Out of the corner of my eye, I see him tilt his head toward me. “You don’t like people.”
“I consider it a waste of my time. I could be eating, watching TV, or working on the house. Hell, I could be staring into space, and I’d consider that a better way to spend my time than talking about the weather or whatever football game everyone watched last night.
You’re not like me, Win, and you don’t want to be.
People like you because you give them every part of yourself.
You care so deeply that they feel it.
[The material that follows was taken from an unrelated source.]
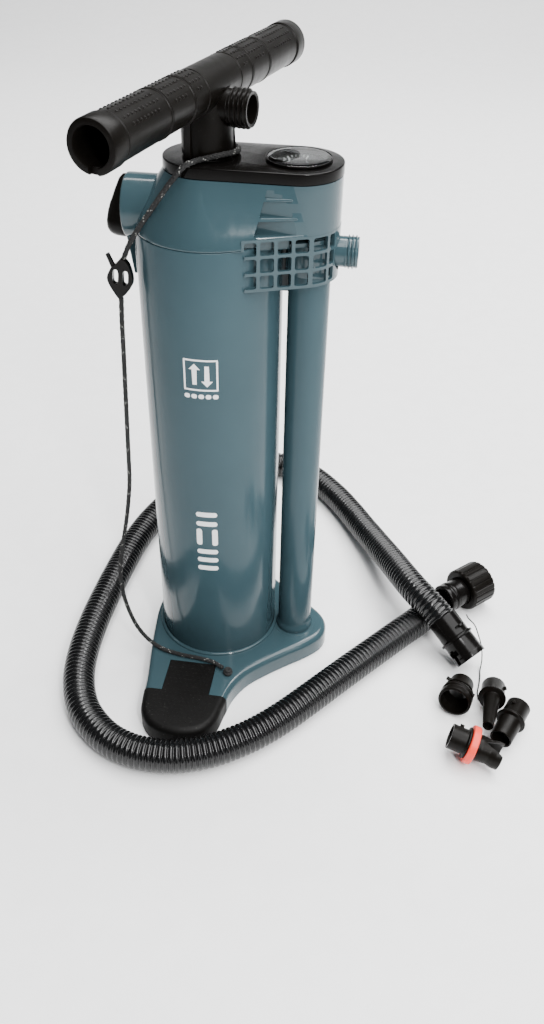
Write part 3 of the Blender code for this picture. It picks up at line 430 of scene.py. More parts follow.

Even me.
You still found a way to connect with me.
If you take one thing from this conversation, take that. ”
He lets out a quiet, barely audible breath. “I don’t know how to be more than a friend to Rose.”
“I don’t know how to talk to someone without sticking one, but usually both, feet in my mouth,” I counter. “And I don’t for one second believe you’re incapable of being more than a friend to Rose. You need to get out of your head and just be you, instead of who you think she wants you to be.”
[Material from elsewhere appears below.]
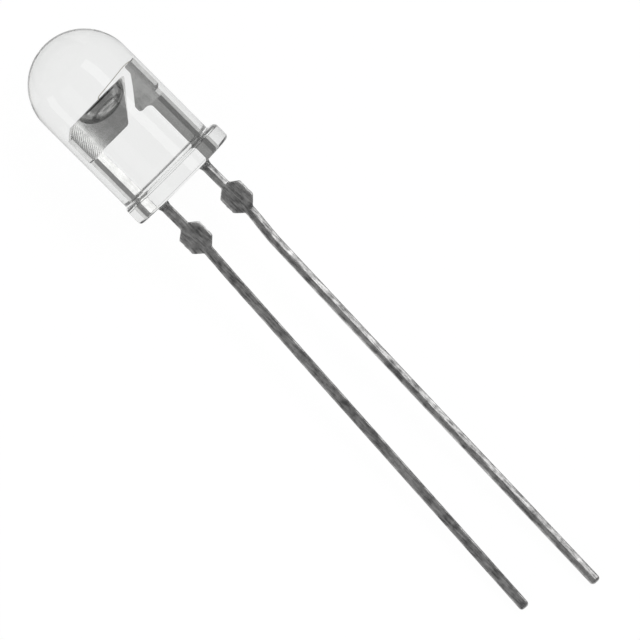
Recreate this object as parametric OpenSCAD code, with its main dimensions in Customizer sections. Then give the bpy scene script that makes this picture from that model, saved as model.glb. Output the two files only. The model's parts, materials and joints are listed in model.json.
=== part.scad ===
// Through-hole light-emitting diode, 5 mm round, water-clear, with its untrimmed leads.
// It lies as it comes to rest: on the flange's rim and the tips of both leads.
// Millimetres. The origin is the centre of the flange's underside, the seating plane.

/* [Lens] */
// Diameter of the round body
body_d = 5; // [4.6:0.1:8]
// Height from the seating plane to the top of the dome
body_h = 8.6; // [8.2:0.1:11]
// Reach of the flange past the body, all round
flange_lip = 0.4; // [0.35:0.01:0.8]
// Thickness of the flange
flange_t = 0.9; // [0.8:0.1:1.6]
// Reach of the flange past the body at the flat that marks the cathode
flat_lip = 0.1; // [0.02:0.01:0.3]
// Rounding of the flange's top edge
flange_top_r = 0.22; // [0.05:0.01:0.25]
// Rounding of the flange's underside edge
flange_low_r = 0.18; // [0.05:0.01:0.2]
// Fillet between the flange and the body
neck_r = 0.08; // [0.02:0.01:0.12]
// Height of the resin that creeps down each lead
creep_h = 0.3; // [0.1:0.05:0.5]
// Thickness of that resin on a lead's sides, at the seating plane
creep_w = 0.13; // [0.06:0.01:0.25]
// Thickness of that resin where it ends
creep_tip_w = 0.03; // [0.01:0.01:0.05]

/* [Lead frame] */
// Distance between the two leads
pitch = 2.54; // [2.4:0.01:2.8]
// Width of a lead
lead_w = 0.46; // [0.4:0.01:0.55]
// Thickness of the metal strip
strip_t = 0.46; // [0.4:0.01:0.55]
// Length of the cathode lead below the seating plane
cathode_len = 24; // [8:0.5:28]
// Length of the anode lead below the seating plane
anode_len = 25.4; // [8.5:0.1:30]
// Outward lean of the cathode lead below its tab, in degrees
cathode_lean = 3.4; // [0:0.1:5]
// Inward lean of the anode lead below its tab, in degrees
anode_lean = 2; // [0:0.1:3]
// Rounding of a lead's cut tip
tip_r = 0.16; // [0.05:0.01:0.2]

/* [Stand-off tabs] */
// Distance from the seating plane to the top of a tab
tab_drop = 1.42; // [1:0.01:2]
// Length of a tab along its lead
tab_h = 1.48; // [1.2:0.01:2]
// Width of a tab across its lead
tab_w = 1.2; // [0.9:0.01:1.5]
// Length of a tab's upper slope
tab_top_slope = 0.3; // [0.1:0.01:0.5]
// Length of a tab's lower slope
tab_low_slope = 0.36; // [0.1:0.01:0.5]

/* [Anvil and post] */
// Height of the anvil's top above the seating plane
anvil_z = 5.22; // [4.8:0.01:5.6]
// Height of the anvil from its top to its underside
anvil_h = 1.7; // [1.3:0.01:2]
// Reach of the anvil's top past the axis
anvil_reach = 0.98; // [0.92:0.01:1.05]
// Reach of the anvil's underside past the axis
anvil_foot = 0.1; // [0:0.01:0.4]
// Overhang of the anvil outside its lead
anvil_over = 0.05; // [0:0.01:0.15]
// Chamfer of the anvil's outer shoulder
anvil_chamfer = 0.42; // [0.2:0.01:0.55]
// Rounding of the anvil's lower tip, beside the post
anvil_tip_r = 0.15; // [0.05:0.01:0.2]
// Fillet between the anvil and its lead
anvil_fillet = 0.12; // [0.05:0.01:0.3]
// Height of the post's top above the anvil's top
post_rise = 0.22; // [0.1:0.01:0.4]
// Gap between the anvil and the post, across their slanted edges
gap = 0.36; // [0.25:0.01:0.45]
// Overhang of the post outside its lead
post_over = 0.19; // [0.05:0.01:0.25]
// Height of the slope under the post's outer overhang
post_step = 0.12; // [0.05:0.01:0.3]
// Height of the post's nose, which points to the axis under the anvil
nose_h = 0.34; // [0.2:0.01:0.5]
// Reach of the nose past a line that keeps the gap even all the way down
nose_reach = 0.07; // [0:0.01:0.1]
// Rounding of the nose
nose_r = 0.12; // [0.05:0.01:0.2]
// Distance from the anvil's top down to the knee where the post's head goes straight up
knee_drop = 0.17; // [0.05:0.01:0.4]
// Rounding of the knee
knee_r = 0.2; // [0.05:0.01:0.4]
// Fillet between the post and its lead
post_fillet = 0.24; // [0.05:0.01:0.3]
// Rounding of the other corners of the stamping
stamp_r = 0.06; // [0.02:0.01:0.1]

/* [Reflector cup] */
// Outer radius of the bowl that the cup is pressed into
bowl_r = 0.88; // [0.8:0.01:0.9]
// Radius of the cup at its rim
cup_r = 0.64; // [0.5:0.01:0.7]
// Radius of the cup's floor
floor_r = 0.38; // [0.3:0.01:0.45]
// Depth of the cup
cup_depth = 0.42; // [0.3:0.01:0.5]

/* [Chip and wire] */
// Side of the chip
chip_w = 0.3; // [0.2:0.01:0.36]
// Height of the chip
chip_h = 0.18; // [0.1:0.01:0.25]
// Thickness of the paste under the chip
paste_t = 0.02; // [0.01:0.005:0.04]
// Height of the paste's collar round the chip
collar_h = 0.07; // [0.05:0.01:0.09]
// Width of the collar past the chip's corners, on the cup's floor
collar_w = 0.07; // [0.03:0.01:0.08]
// Width of the collar past the chip's corners, at its top
collar_lip = 0.015; // [0.01:0.005:0.03]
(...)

We look at each other, and I see the struggle going on inside Win. The will to believe me, but the doubt winning.
“You really don’t have a problem with me kissing Rose?” he eventually asks.
I open my door, eager to see Rose, play with Ben, and eat something.
In that exact order. But for now, I look my friend in the eye and speak from the heart.
Something I only learned to do because of him.
“I have a problem with you thinking you’re not worthy of the happiness you deserve more than me.
That’s what I have a big fucking problem with, Win.
You’re a good man. Too good to think as little of yourself as you do.
Come on. Let’s go see the reason for both our happiness. ”
Win gets out of my truck with a relieved smile, and I clap him on the shoulder on the way to the front door, lucky to have him in my life.
“I might have accidentally told Ben that Rose is pregnant, so we don’t have to keep mouthing baby anymore when Ben’s around. Rose said she was kind of relieved about that,” he says.
“Good to know. Ben and Rose brought me an ice cream cone at work.”
He opens the front door, grinning. “I know. They came to see me at the diner after.”
I chuckle. “How much chocolate was Ben wearing?”
His eyes sparkle. “Enough.”
Never has one word made me laugh so hard.